Terrance is dirty, smelly, belligerent, prone to seizures— and probably a bit insane. But he is also an old college buddy and Charles refuses to leave him in the streets. Terrance stirs things up quite a bit with his hints at some mysterious past he shares with Charles, his tendency to violent and impulsive actions and his militant politics. Then Lisa (Erinn Holmes), the Watts' bi-racial daughter (from Nina's previous marriage) arrives with her boyfriend, Seth (Curt Bouril), a white rapper who wears dreadlocks and spout black slang straight from the hood.
Simon's dialogue is certainly a little rough around the edges. There are times he gets bogged down in arguments that were old ten or twenty years ago. The plot keeps slipping dangerously close to melodrama. Perhaps most troubling, the characters are nothing if not stereotypes: Charles Watts could be Martin Luther King reincarnated. Engles is the kind of smug, superior white man that makes every other white person want to find a place to hide. It's hard to figure out why Watts became and stayed his friend.
But just when the plays seems hopelessly mired in its own pretensions, Simon picks himself up and get out of the mess with a really funny or thoughtful or unexpected comment. He is helped enormously by Cote's energetic direction and the cast's pitch perfect acting.
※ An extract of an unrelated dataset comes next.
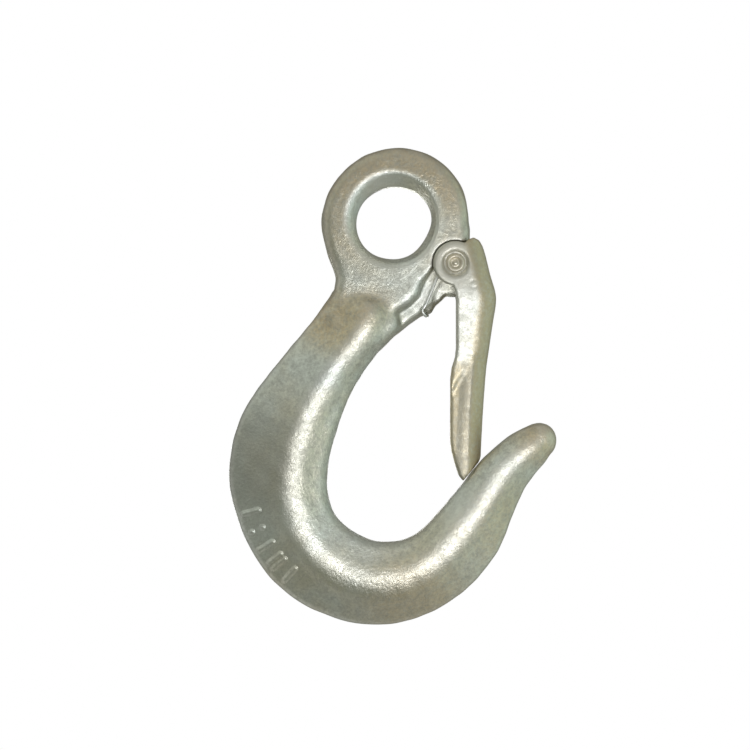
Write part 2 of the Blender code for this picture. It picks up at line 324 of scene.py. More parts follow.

In the end it's not clear exactly what Simon's views on race relations are. Some of the possibilities, such as the efficacy of violence, the nature of guilt, and current levels of racism in America (especially in light of this year's Democratic primaries) are questionable. The final premise is certainly a bit absurd. But it would be nice to think that's what The Guest at Central Park West is all about — questioning, and maybe not coming up with all the answers.